The TANF bill that passed Ways and Means in May, which was sponsored by Rep. Adrian Smith (R-Neb.) and co-sponsored by dozens of other Republicans, contains several features of the horror show Rector described in 2012. The legislation would do away with the participation rate requirement and replace it with universal engagement. Instead of focusing on the number of program beneficiaries meeting “work activity” requirements, states would be evaluated on the basis of how many former beneficiaries are getting and maintaining private sector employment.

Republicans weren’t hostile to universal engagement or waivers for state experimentation before the Obama administration proposed them. After all, it’s already pretty easy for states to get around the supposedly holy participation rate requirement. Just by reducing their number of TANF recipients, states get credit that reduces their required participation rates, which are initially set at 50 percent. As of 2016, caseload reduction had helped push participation rate requirements all the way down to zero for 20 states.

Liberal think tanks such as the Center for Law and Social Policy and the Center on Budget and Policy Priorities have mildly praised the bill.
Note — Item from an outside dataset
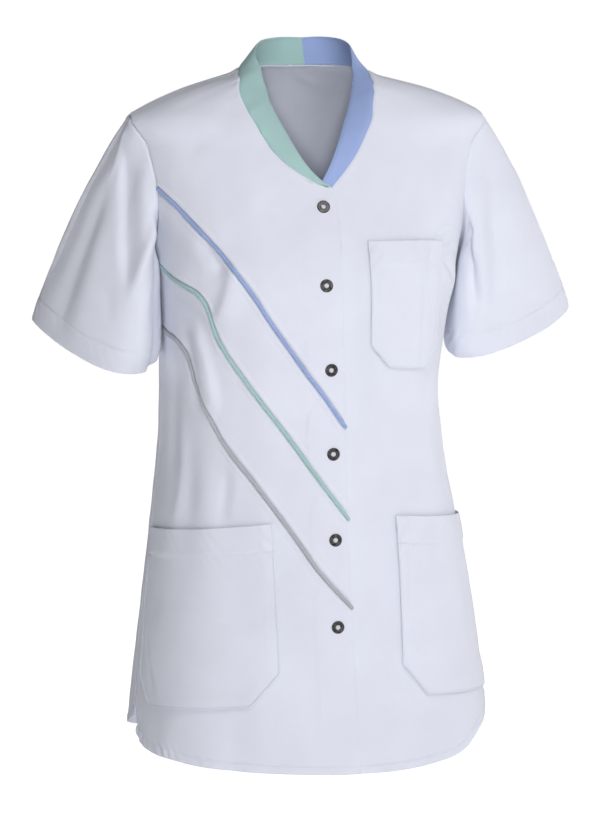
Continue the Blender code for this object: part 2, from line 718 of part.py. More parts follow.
def sleeve(name, row):
    """A sleeve from the armhole to its hem, as rings that widen and turn outwards."""
    side, cap_reach = row[0], row[-1]
    hem_outer, hem_front, hem_under, hem_back = (np.array(place) for place in row[1:-1])
    front = along(ARMHOLE_FRONT, ARMHOLE_ROWS)
    back = along(ARMHOLE_BACK, ARMHOLE_ROWS)[::-1]
    loop = np.r_[front, back[1:-1]]
    count = len(loop)
    turn = 2 * math.pi * np.arange(count) / count
    under = ease(1 - (1 + np.cos(turn)) / 2 / UNDERARM_SHARE)
    start = cloth(side * loop[:, 0], loop[:, 1], OVERLAP_LIFT * under)[0] * (side, 1, 1)
    reach = np.cos(turn)[:, None]
    forward = np.sin(turn)[:, None]
    middle = (hem_outer + hem_front + hem_under + hem_back) / 4
    half = (hem_outer - hem_under) / 2
    depth = (hem_front - hem_back) / 2
    corner = (hem_outer + hem_under - hem_front - hem_back) / 4
    end = middle + reach * half + forward * depth + np.cos(2 * turn)[:, None] * corner
    axis = np.cross(half, depth)
    axis *= -np.sign(axis[2]) / np.linalg.norm(axis)
    lift = (1 + reach) / 2
    first = lift * np.array((CAP_LIFT[0], 0, CAP_LIFT[1])) + (1 - lift) * np.array(
        (UNDERARM_RUN[0], 0, UNDERARM_RUN[1])
    )
    first = first + forward * np.array((0, -FORWARD_FLARE, 0))
    first /= np.linalg.norm(first, axis=1, keepdims=True)
    t = np.linspace(0, 1, SLEEVE_ROWS + 1)[:, None, None]
    length = cap_reach * (UNDERARM_REACH_SHARE + (1 - UNDERARM_REACH_SHARE) * lift)
    rings = (
        (2 * t**3 - 3 * t**2 + 1) * start
        + (t**3 - 2 * t**2 + t) * length * first
        + (3 * t**2 - 2 * t**3) * end
        + (t**3 - t**2) * HEM_REACH * axis
    )
    rings[0] += first * SLEEVE_GAP
    around = np.roll(rings, -1, 1) - np.roll(rings, 1, 1)
    down = np.gradient(rings, axis=0)
    out = np.cross(down, around)
    out /= np.linalg.norm(out, axis=-1, keepdims=True)
    if ((out[-1] * (rings[-1] - middle)).sum()) < 0:
        out = -out
    degrees = np.degrees(turn)[None, :]
    arc = SLEEVE_GIRTH / 360
    share = t[..., 0]
    folds = np.zeros(rings.shape[:2])
    for fold_side, round_1, along_1, round_2, along_2, width, height in SLEEVE_FOLDS:
        if fold_side != side:
            continue
        away, place = fold_distance(
            degrees * arc, share * SLEEVE_LENGTH,
            round_1 * arc, along_1 * SLEEVE_LENGTH, round_2 * arc, along_2 * SLEEVE_LENGTH,
        )
        folds += height * swell(place) * np.exp(-((away / width) ** 2))
    folds *= ease(share / SLEEVE_FOLD_START)
    outer = rings + out * folds[..., None]
    inner = outer - out * WALL
    flip = np.array((side, 1, 1))
    return wall(name, inner * flip, outer * flip, material(name, WHITE, 0.75), closed=True)


def neck_seam(front, first_row, back, side):
    """Inner-face points of the neck seam, from the closure over the shoulder to the back seam."""
    edge = -1 if side < 0 else 0
    points = list(front.inner[first_row:, edge])
    angles = list(abs(front.grid[first_row:, edge, 0]))
    neck = back.inner[-1, BACK_SHOULDER_COLUMNS : BACK_SHOULDER_COLUMNS + BACK_NECK_COLUMNS + 1]
    turns = back.grid[-1, BACK_SHOULDER_COLUMNS : BACK_SHOULDER_COLUMNS + BACK_NECK_COLUMNS + 1, 0]
    last = BAND_BACK_ANGLE
    if side < 0:
        neck, turns, last = neck[::-1], 360 - turns[::-1], 360 - BAND_BACK_ANGLE
    for k in range(1, len(turns)):
        if turns[k] < last - 1:
            points.append(neck[k])
            angles.append(turns[k])
    share = (last - turns[turns < last].max()) / (turns[1] - turns[0])
    before = np.searchsorted(turns, last) - 1
    points.append(neck[before] + (neck[before + 1] - neck[before]) * share)
    angles.append(last)
    steps = np.linspace(0, len(points) - 1, (len(points) - 1) * BAND_SPLIT + 1)
    places = np.arange(len(points))
    split = [np.interp(steps, places, np.array(points)[:, k]) for k in range(3)]
    return np.transpose(split), np.interp(steps, places, angles)


def neck_band(name, side, colour, seam, angles):
    """Half of the neck band, from the closure round to the seam behind the neck."""
    edge_name = "edge_x_right" if side < 0 else "edge_x_left"
    names = (edge_name, "edge_y", "edge_height", "out")
    values = np.transpose([column(BAND, BAND_COLUMNS_OF_TABLE, n) for n in names])
    behind = 90 + (angles - 90) * 90 / (angles[-1] - 90)
    places = np.where(angles > 90, behind, angles)
    places[0] = BAND[0][0]
    rows = smooth(column(BAND, BAND_COLUMNS_OF_TABLE, "angle"), values, places)
    edge = rows[:, :3]
    run = edge - seam
    along_seam = np.gradient(seam, axis=0)
    along_seam /= np.linalg.norm(along_seam, axis=1, keepdims=True)
    square = run - (run * along_seam).sum(1, keepdims=True) * along_seam
    start = seam + square / np.linalg.norm(square, axis=1, keepdims=True) * BAND_GAP
    across = np.linspace(0, 1, BAND_ROWS + 1)[:, None, None]
    grid = start[None] * (1 - across) + edge[None] * across
    around = np.gradient(grid, axis=1)
    around[:, -1] = (-side, 0, 0)
    normal = np.cross(around, np.broadcast_to(run, grid.shape))
    normal /= np.linalg.norm(normal, axis=-1, keepdims=True)
    if normal[-1, -1, 1] < 0:
        normal = -normal
    outer = grid + normal * rows[:, 3][None, :, None]
    inner = outer - normal * BAND_WALL
    for face in (outer, inner):
        for rim, beside, gap in ((0, 1, BAND_TRIM if side > 0 else SEAM), (-1, -2, SEAM)):
            inward = face[:, beside] - face[:, rim]
            face[:, rim] += inward / np.linalg.norm(inward, axis=-1, keepdims=True) * gap
    return wall(name, inner, outer, material(name, colour, 0.7))


def piping(name, lower, upper, colour, hidden=0):
    """A rounded strip on the seam between two pieces, made from their points moved out."""
    half = PIPING_WIDTH / 2
    strips = []
    for rim, beyond in ((lower.outer[-1], lower.outer[-2]), (upper.outer[0], upper.outer[1])):
        run = beyond - rim
        strips.append(rim + run / np.linalg.norm(run, axis=-1, keepdims=True) * half)
    seam = (lower.outer[-1] + upper.outer[0]) / 2
    normal = lower.normal[-1] + upper.normal[0]
    normal /= np.linalg.norm(normal, axis=-1, keepdims=True)
    base = np.stack([strips[0], seam, strips[1]])
    inner = base + normal[None] * PIPING_SEAT
    height = np.array((PIPING_SHOULDER, 1.0, PIPING_SHOULDER))[:, None, None] * PIPING_HEIGHT
    outer = inner + normal[None] * height
    for face in (inner, outer):
        face[:, hidden] += (face[:, hidden + 1] - face[:, hidden]) * PIPING_START
    return wall(name, inner[:, hidden:], outer[:, hidden:], material(name, colour, 0.6))


def pocket(row, panels):
    """A patch pocket over a panel, with its lower corners cut off and a little fullness."""
    name, top_inner, top_outer, low_inner, low_outer, chamfer, rise, across, down = row
    top_inner, top_outer, low_inner, low_outer = map(
        np.array, (top_inner, top_outer, low_inner, low_outer)
    )
    top = top_inner + (top_outer - top_inner) * np.linspace(0, 1, across + 1)[:, None]
    side_inner = top_inner + (low_inner - top_inner) * (1 - rise)
    side_outer = top_outer + (low_outer - top_outer) * (1 - rise)
    bottom_inner = low_inner + (low_outer - low_inner) * chamfer
    bottom_outer = low_outer + (low_inner - low_outer) * chamfer
    cut = POCKET_CHAMFER_CELLS
    knots = [0, cut, across - cut, across]
    corners = np.array([side_inner, bottom_inner, bottom_outer, side_outer])
    places = np.arange(across + 1)
    low = np.stack([np.interp(places, knots, corners[:, k]) for k in range(2)], -1)
    share = np.linspace(0, 1, down + 1)[:, None]
    inner_side = side_inner * (1 - share) + top_inner * share
    outer_side = side_outer * (1 - share) + top_outer * share
    grid = coons(low, top, inner_side, outer_side)
    points = np.empty((*grid.shape[:2], 3))
    normals = np.empty_like(points)
    for k in np.ndindex(grid.shape[:2]):
        found = [panel for panel in panels if holds(panel, *grid[k])]
        points[k], normals[k] = (found or panels[:1])[0].on_face(*grid[k])
    u = np.linspace(0, 1, across + 1)[None, :]
    v = np.linspace(0, 1, down + 1)[:, None]
    full = POCKET_FULLNESS * (4 * u * (1 - u)) ** 0.5 * ease(v / POCKET_FULL_FROM)
    lift = POCKET_GAP + full
    inner = points + normals * lift[..., None]
    outer = inner + normals * WALL
    return wall(name, inner, outer, material(name, WHITE, 0.75))


def holds(panel, angle, height):
    """Whether a place lies on a panel's grid."""
    _, weights = panel.locate(angle, height)
    return weights.min() >= -1e-6


def ring(name, centre, normal, radius, hole, height, steps, colour):
    """A turned metal ring that lies on the cloth, its upper side rounded."""
    profile = [(hole + (radius - hole) * out, height * up) for out, up in RING_PROFILE]
    right = np.cross((0, 0, 1), normal)
    right /= np.linalg.norm(right)
    front = np.cross(normal, right)
    points = []
    for k in range(steps):
        turn = 2 * math.pi * k / steps
        spoke = math.cos(turn) * right + math.sin(turn) * front
        points += [centre + spoke * r + normal * h for r, h in profile]
    size = len(profile)
    faces = []
    for k in range(steps):
        here, there = k * size, (k + 1) % steps * size
        for j in range(size):
            after = (j + 1) % size
            faces += two_triangles(here + j, here + after, there + after, there + j)
    return mesh_object(name, points, faces, material(name, colour, 0.35, 1.0))


def snaps(right_panels, left):
    """Ring snaps on the right front, each with its ring on the left front's inner side."""
    for number, (height, distance) in enumerate(SNAPS, 1):
        angle = float(angle_at(np.array([distance]), np.array([height]))[0])
        panel = next(p for p in right_panels if holds(p, angle, height))
        point, normal = panel.on_face(angle, height)
        ring(f"snap_{number}", point + normal * SNAP_GAP, normal, SNAP_RADIUS, SNAP_HOLE,
             SNAP_HEIGHT, SNAP_STEPS, DARK_METAL)
        point, normal = left.on_face(angle, height)
        under = point - normal * (WALL + SNAP_GAP)
        ring(f"snap_back_{number}", under, -normal, SNAP_BACK_RADIUS, SNAP_HOLE,
             SNAP_BACK_HEIGHT, SNAP_BACK_STEPS, DARK_METAL)


def main():
    for old in list(bpy.data.objects):
        bpy.data.objects.remove(old)
    rights = right_front_panels()
    left = left_front_panel()
    back = back_panel()
    for panel in (*rights, left, back):
        panel.build()
    sleeve("sleeve_right", SLEEVES[0])
    sleeve("sleeve_left", SLEEVES[1])
    neck_band("band_right", -1, MINT, *neck_seam(rights[0], FRONT_EDGE_ROWS, back, -1))
    neck_band("band_left", 1, BLUE, *neck_seam(left, SIDE_ROWS_LOW + SIDE_ROWS_HIGH + 1, back, 1))
    piping("piping_blue", rights[1], rights[0], BLUE)
    piping("piping_mint", rights[2], rights[1], MINT, hidden=1)
    piping("piping_grey", rights[3], rights[2], GREY)
    pocket(POCKETS[0], [left])
    pocket(POCKETS[1], [rights[3], rights[2]])
    pocket(POCKETS[2], [left])
    snaps(rights, left)


main()
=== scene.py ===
"""The looks of the work tunic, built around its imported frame.

Every cut piece of cloth is a thin shell on the form of its solid: the same level sections and cut
lines, with finer folds, turned hems, grooved seams and stitches. Metres, +Z up, the front faces -Y
and the wearer's left is +X.
"""

import math

import bpy
import numpy as np
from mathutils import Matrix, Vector


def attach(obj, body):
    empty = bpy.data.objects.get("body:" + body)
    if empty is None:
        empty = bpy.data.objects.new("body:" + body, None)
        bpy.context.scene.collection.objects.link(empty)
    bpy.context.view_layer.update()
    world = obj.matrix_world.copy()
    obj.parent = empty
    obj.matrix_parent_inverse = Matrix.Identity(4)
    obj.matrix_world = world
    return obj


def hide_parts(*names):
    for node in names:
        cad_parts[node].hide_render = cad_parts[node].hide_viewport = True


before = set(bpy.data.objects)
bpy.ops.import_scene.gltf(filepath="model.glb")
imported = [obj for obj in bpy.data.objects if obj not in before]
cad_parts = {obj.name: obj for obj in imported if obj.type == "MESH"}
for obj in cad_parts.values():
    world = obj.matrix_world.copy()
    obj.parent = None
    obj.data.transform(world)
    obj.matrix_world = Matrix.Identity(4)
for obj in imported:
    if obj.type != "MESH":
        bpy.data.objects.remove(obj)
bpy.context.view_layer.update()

# Cloth: how far its outer face stands over the figure, its thickness, and a turned edge's
WALL = 0.0012
PROUD = 0.0011
CLOTH = 0.0007
TURNED = 0.0008
# The right front rises onto the left one: how far, and between which angles
OVERLAP_LIFT = WALL + 0.0010
LIFT_START = -32.0
LIFT_END = -20.0
# The left front goes on under the right one
UNDERLAP = 0.019
UNDERLAP_HEM = -0.7195
UNDERLAP_DROP = 0.004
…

The conservative American Enterprise Institute criticized it for being too lenient with states.

In an interview, Rector said lawmakers listened to criticism from him and the AEI. He said that over the summer, they drafted a new version of the legislation that he now supports because it has tougher penalties for states failing to meet their engagement goals.

“Some of the members that were involved in the bill didn’t understand the scope of the loopholes,” he said. “The bill has been transformed in the last three or four months.”

The Ways and Means Committee did not immediately confirm that the legislation was changed since it passed the committee in May. Anticipating such changes, the Center on Budget and Policy Priorities said in July that it would hurt poor families.